Well, I have a chronic autoimmune disease. There have been positive effects, but it’s sure hard to get over the negative ones sometimes.
On the one hand, I have gained so much. I have learned much more respect for my body and health than I would have otherwise. And I’ve learned about myself mentally, too. I now know that I can handle challenges with grace. I usually do an okay job keeping my head up when I’m really sick. And that’s really nice to know, because aside from my health problems, my life is pretty damn good, and if it weren’t for the challenges and my reactions to them, I wouldn’t really have any proof of a strong character. Anyone can function well under great conditions. I know I’m strong because I can function well under shitty conditions.
I also had a near death experience related to my illness that taught me the value of time. I don’t waste time anymore the way I used to before that happened.
But this is not just a negative experience, not just something that happened once and something I got through and learned from.
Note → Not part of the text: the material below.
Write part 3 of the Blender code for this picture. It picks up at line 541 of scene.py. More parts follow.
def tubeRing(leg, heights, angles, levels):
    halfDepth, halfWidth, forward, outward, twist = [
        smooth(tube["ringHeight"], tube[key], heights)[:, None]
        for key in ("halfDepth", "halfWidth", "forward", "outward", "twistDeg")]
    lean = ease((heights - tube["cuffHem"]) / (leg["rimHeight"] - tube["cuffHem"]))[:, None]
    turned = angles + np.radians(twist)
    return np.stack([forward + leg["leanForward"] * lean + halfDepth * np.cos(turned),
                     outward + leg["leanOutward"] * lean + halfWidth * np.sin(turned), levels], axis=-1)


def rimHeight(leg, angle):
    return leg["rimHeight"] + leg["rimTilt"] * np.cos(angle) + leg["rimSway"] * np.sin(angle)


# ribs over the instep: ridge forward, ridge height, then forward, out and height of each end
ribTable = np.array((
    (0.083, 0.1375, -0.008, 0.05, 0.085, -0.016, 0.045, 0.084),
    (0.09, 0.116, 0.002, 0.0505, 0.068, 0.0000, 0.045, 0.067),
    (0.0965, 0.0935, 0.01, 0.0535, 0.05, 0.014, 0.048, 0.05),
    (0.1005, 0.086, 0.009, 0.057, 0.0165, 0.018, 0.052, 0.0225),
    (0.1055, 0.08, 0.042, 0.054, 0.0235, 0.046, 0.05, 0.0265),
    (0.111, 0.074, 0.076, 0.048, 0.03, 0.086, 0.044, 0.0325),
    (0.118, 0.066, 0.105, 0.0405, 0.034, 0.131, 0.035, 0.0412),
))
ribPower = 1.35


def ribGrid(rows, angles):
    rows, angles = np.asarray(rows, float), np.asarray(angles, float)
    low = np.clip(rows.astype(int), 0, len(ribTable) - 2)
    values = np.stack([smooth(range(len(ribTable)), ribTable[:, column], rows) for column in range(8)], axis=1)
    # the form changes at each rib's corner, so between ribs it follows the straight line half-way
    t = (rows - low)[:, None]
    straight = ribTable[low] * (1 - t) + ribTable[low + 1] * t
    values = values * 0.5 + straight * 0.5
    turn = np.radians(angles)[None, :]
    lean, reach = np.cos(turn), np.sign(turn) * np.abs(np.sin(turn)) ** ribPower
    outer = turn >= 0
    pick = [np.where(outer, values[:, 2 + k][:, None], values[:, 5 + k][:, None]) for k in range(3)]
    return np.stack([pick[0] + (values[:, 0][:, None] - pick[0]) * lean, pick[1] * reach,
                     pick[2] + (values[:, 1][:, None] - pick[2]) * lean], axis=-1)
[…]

It’s something I’m going to have to deal with my whole damn life and I just can’t find the positive in that. I’m being realistic, not pessimistic, when I say that I will not go as far in life due to this illness than I would if I didn’t have it, and I hate that. It hangs over my head all the time. I’m always waiting for the other shoe to drop.
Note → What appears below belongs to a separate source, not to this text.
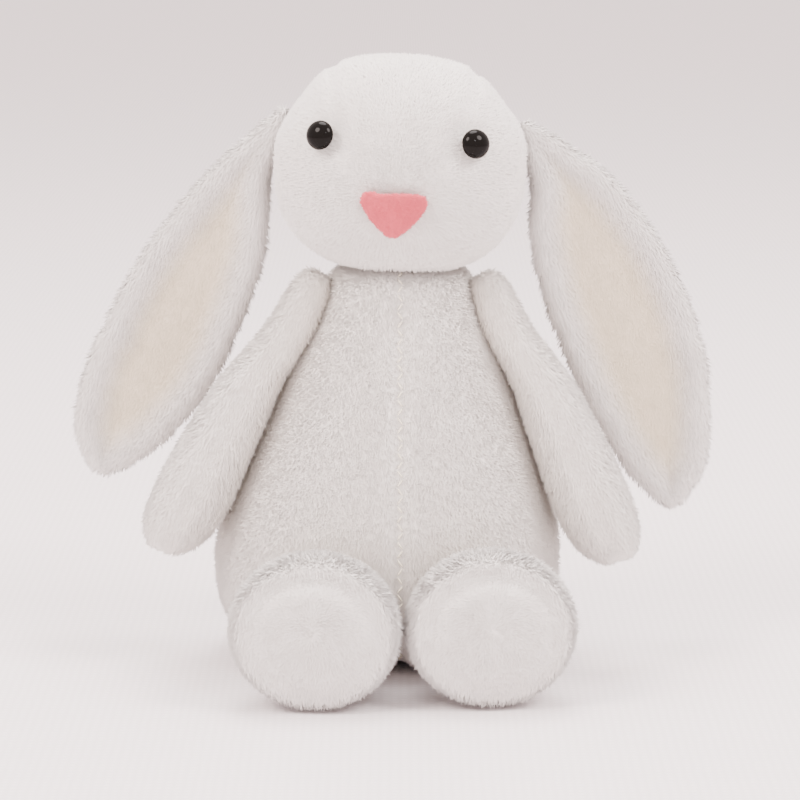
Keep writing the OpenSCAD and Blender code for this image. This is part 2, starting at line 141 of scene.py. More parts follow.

I’m sick right now and I’m leaving for college for the first time in two weeks. And I can’t find the positive in that, either. I want to be energetic and ready to face the world and try new things when I go to college, and I’m not going to be. I’m going to be tired and sick.
So I don’t know if I’ve answered your question the way you wanted because I can’t decide if this is for the best in the long run. I wouldn’t trade away the things I’ve learned, but my life would be happier, less complex and less painful if it weren’t for my disease. It’s hard to make the call because unfortunately this isn’t hindsight for me and it never will be.